How Can the World Bank Better Support the Shared Debt, Climate, and Development Financing Challenges Facing Caribbean SIDS?

Since 2020, Caribbean SIDS have been grappling with a ‘polycrisis’ of multiple external shocks that have resulted in serious setbacks in their attempts to reduce poverty, eradicate hunger and meet other United Nations Sustainable Development Goals (SDGs). In addition, the Caribbean’s high indebtedness constrains the fiscal space for regional governments to respond to the escalating climate crisis, ensnaring these small island nations in a vicious debt-climate trap. This study examines how, in the context of ongoing reforms to make itself bigger, better and more effective, the World Bank can play a leadership role in rapidly scaling up public investment to help Caribbean SIDS better meet their shared debt, climate and development challenges in a timely and affordable manner.
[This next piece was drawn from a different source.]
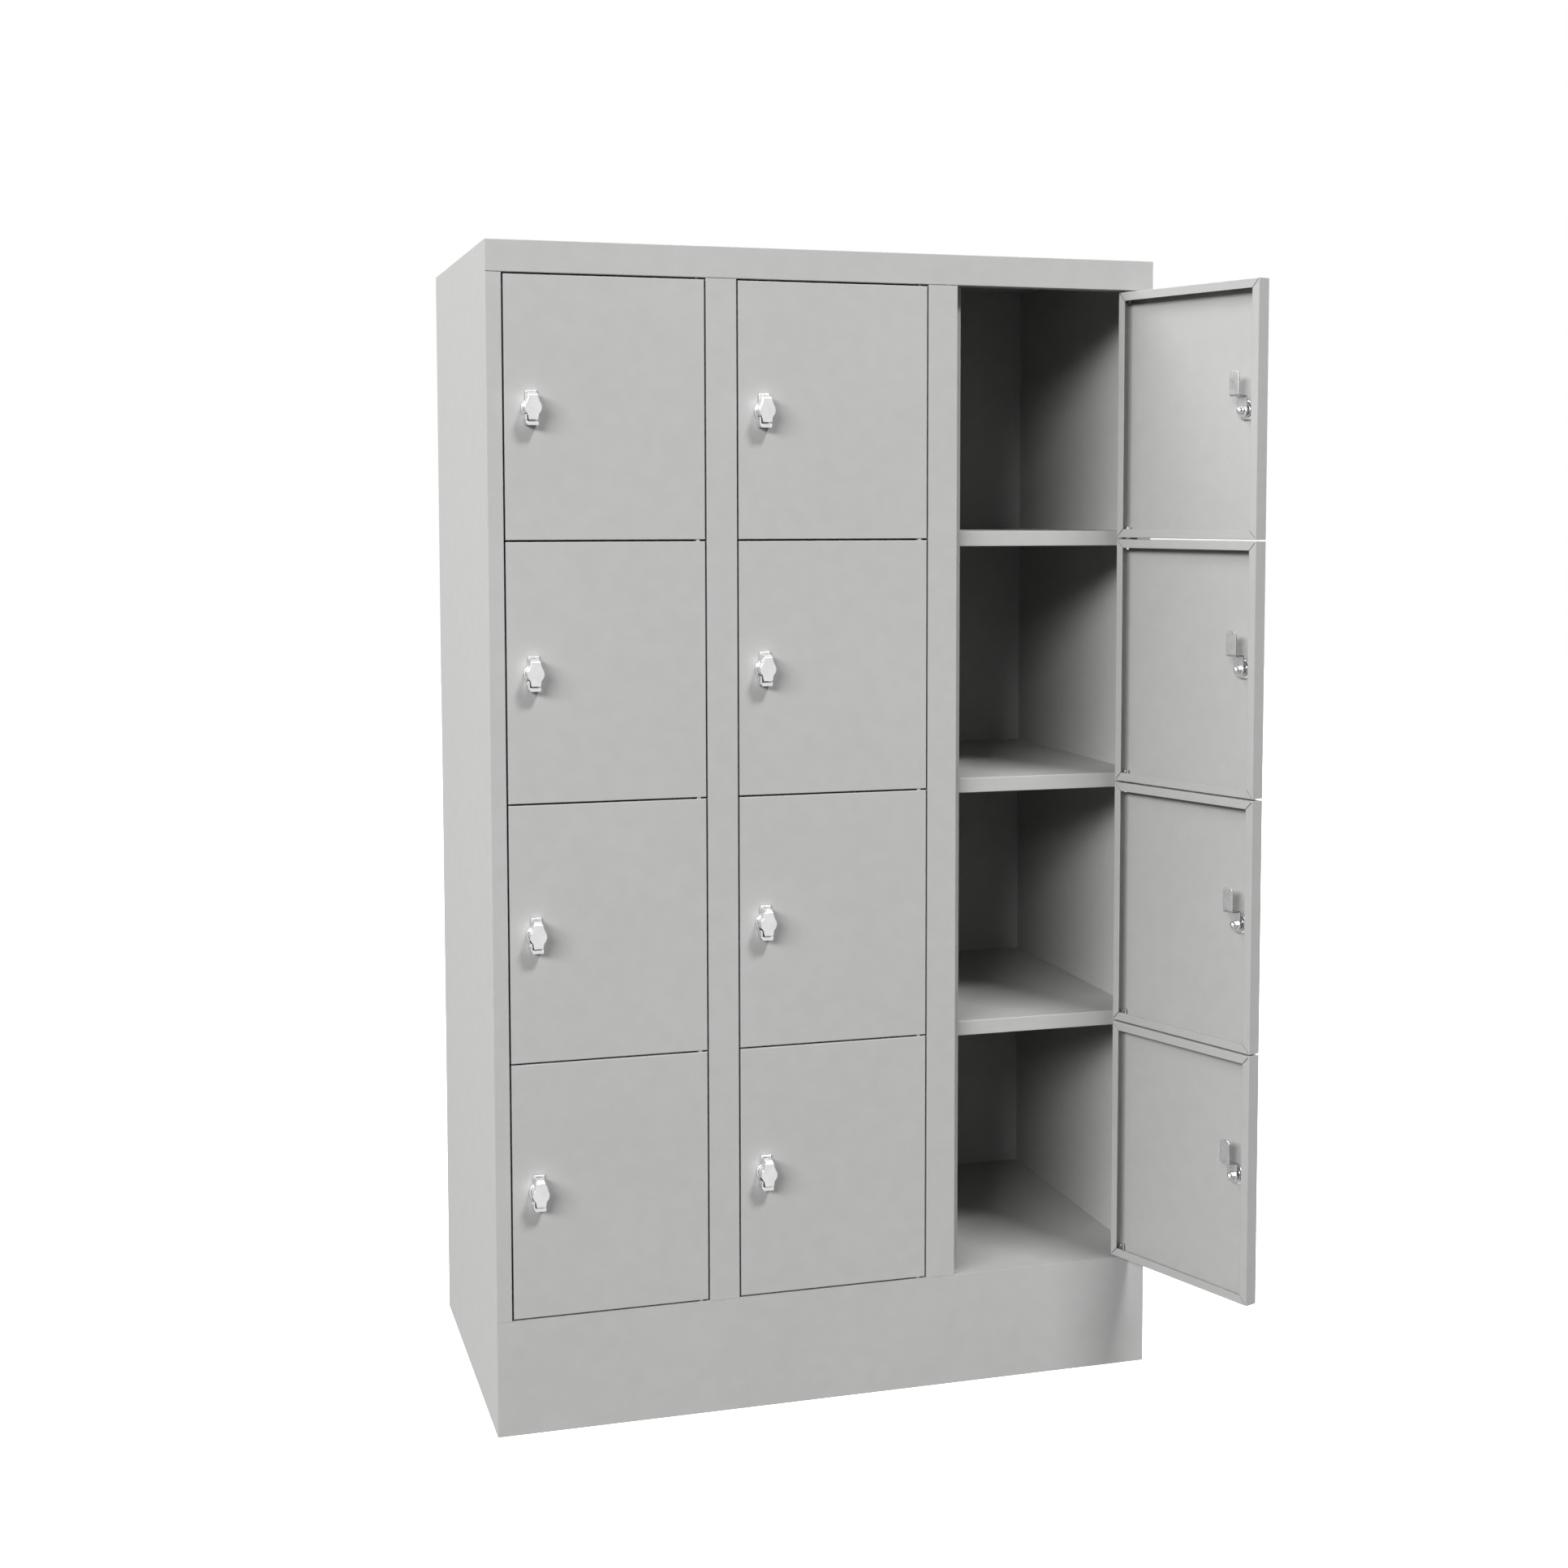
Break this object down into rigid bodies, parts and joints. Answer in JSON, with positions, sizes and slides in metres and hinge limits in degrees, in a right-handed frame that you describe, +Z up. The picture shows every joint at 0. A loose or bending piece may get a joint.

Among the major recommendations are for the World Bank to: offer analytical support on the various proposals associated with the UN Framework Convention on Sovereign Debt; develop a new debt relief initiative that includes middle- and high-income Caribbean countries learning from other global debt relief initiatives; pilot test the United Nations Multidimensional Vulnerability Index (MVI) as a complementary framework to guide its mobilization and allocation of concessional finance for Caribbean SIDS; shift its adaptation financing from the current project-based model to being more anticipatory, strategic and transformational in the Caribbean region; carry out a once-for-all increase of the share of basic votes to the proportion that existed when they were introduced in 1979 to protect the voting power of its smaller Caribbean shareholders; and introduce weighted voting for specific issues of global or regional importance such as climate change, ensuring a more democratic decision making process for Caribbean countries on the World Bank’s Executive Board.